The convoluted system of levy sugar and "release quotas" did not reduce price volatility. If anything, cyclicality has become more accentuated. Overregulated mills continue to accumulate "cane arrears" in years of excess production when the FRP/SAP is above the market price, prompting cash starved farmers to cut back on cane acreage, which in turn, triggers shortages the following season and sets up the next phase of the cycle.
It was not until earlier this year, following the recommendations of the Rangarajan Committee Report1 of 2012, that the system of levy sugar and release quotas was finally abolished. The states are now expected to procure PDS sugar from the open market. However, the central government has not had the courage to raise the price of PDS sugar which remains frozen at its highly subsidised 2002 level. The immediate consequence of this partial decontrol has been a reduction in the burden on sugar mills through the elimination of the levy, but a rise in the central government's subsidy bill by Rs 3,000 crore. Even as central government regulations have been slowly dismantled, states have not relinquished the discretionary controls delegated to them. For one, they retain SAPs fixed well above the market price of sugar to appease the cane farmer lobby. This triggered the recent revolt by sugar mills, which refused to crush cane this harvest season. And now, to break the stalemate, the states are trying to pressurise a politically weakened central government into funding a bailout package.

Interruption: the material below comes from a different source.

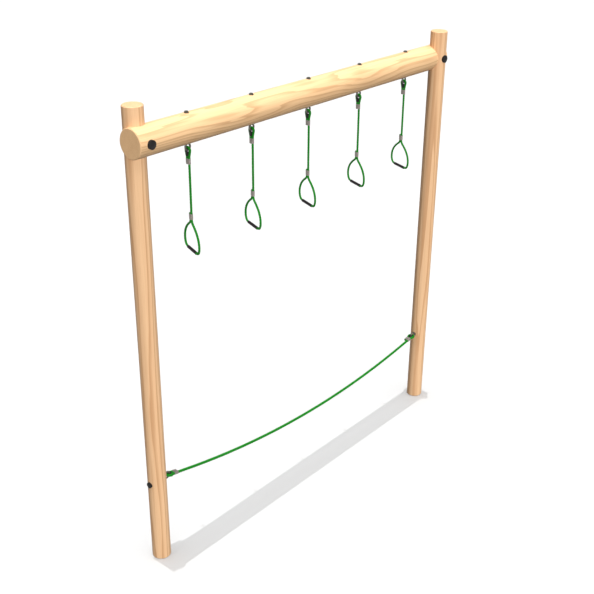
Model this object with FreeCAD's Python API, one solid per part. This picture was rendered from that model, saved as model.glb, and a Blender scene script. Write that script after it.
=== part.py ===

States continue to meddle in the molasses market. The liquor industry in UP, for example, receives a large quota of molasses, by a state government fiat, at a fraction of its market clearing price, allowing liquor barons to enjoy super-normal profits at the cost of sugar mills that in turn are unable to pay the high SAPs fixed by the same state governments in the name of helping cane farmers.
The sugar industry is an egregious example of the democracy of vested interest. New strategies are needed to overcome political resistance and build consensus between the Centre and states.
1Report of the Committee on the Regulation of Sugar Sector in India: The Way Forward.